A Woman’s Tragedy in a Revolution: Love and Marriage in The Epic of a Woman


  •  Katherina Li    

Abstract

This paper examines Chinese women’s love and marriage during a political and cultural revolution, and the impact on women’s livelihood. This paper discusses how changing in political ideology and culture is affecting love and marriage for a female figure. The paper takes the respect, responsibility, care knowledge (RRCK) model of love to exam the female’s one-sided love from a lens of Fromm’s theory of the four elements of true love to shed the light on the dysfunctional relationships among in China that results in gender violence and as demonstrated in the novel The Epic of a Woman.
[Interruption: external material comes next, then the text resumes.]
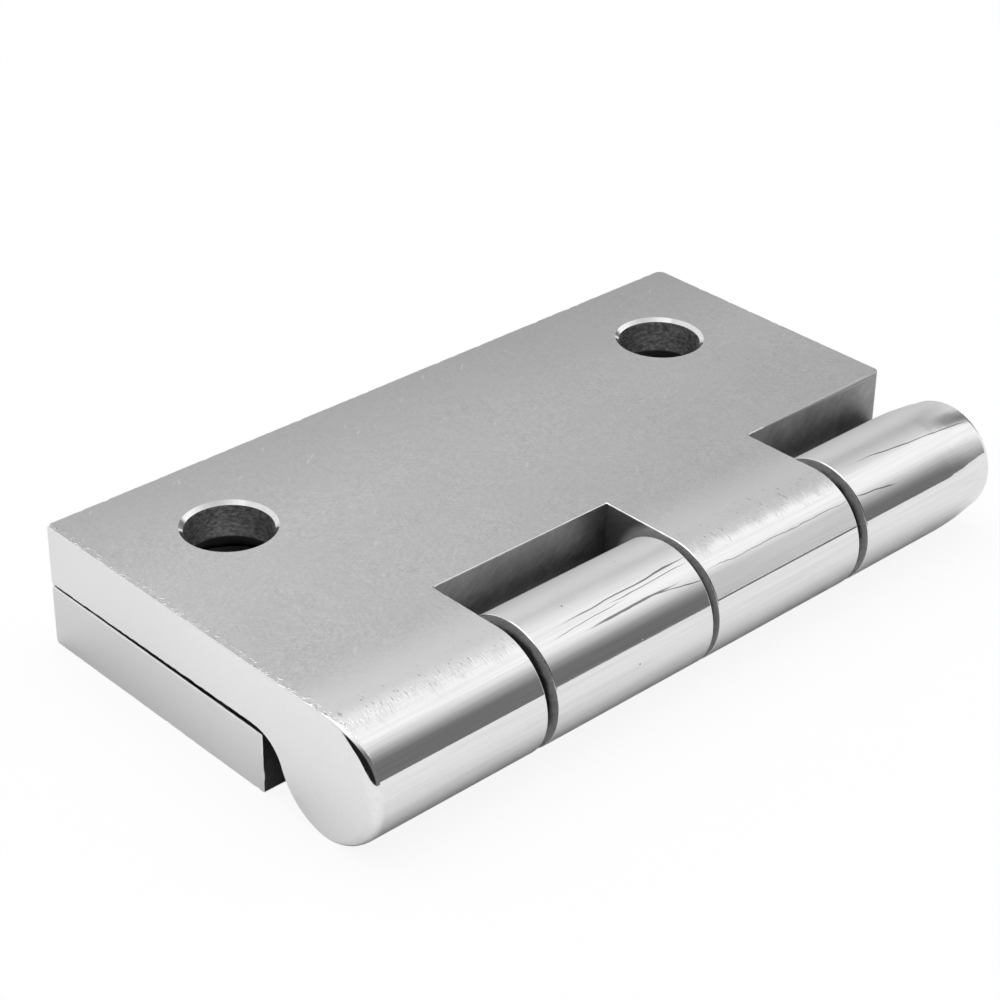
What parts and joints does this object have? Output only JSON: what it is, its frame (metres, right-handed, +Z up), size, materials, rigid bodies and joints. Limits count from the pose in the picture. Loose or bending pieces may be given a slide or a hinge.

This paper sets forth options for love and marriage in the mid-20th century Chinese literary and to re-examine gender violence against women. The Epic of a Woman (Yige nüren de shishi), by Chinese American woman writer Yan Geling (b. 1958), narrates the experiences of female protagonist Tian Sufei and her relentless pursuit of love throughout her life. The female protagonist in this novel is a reflection of Yan Geling’s mother's personal experiences. Yan’s mother was a popular dancer in an art troupe in the revolutionary army when she was young. The novel is set in the period from the 1940s to the 1970s, with her husband being sent to a labor camp during the Cultural Revolution.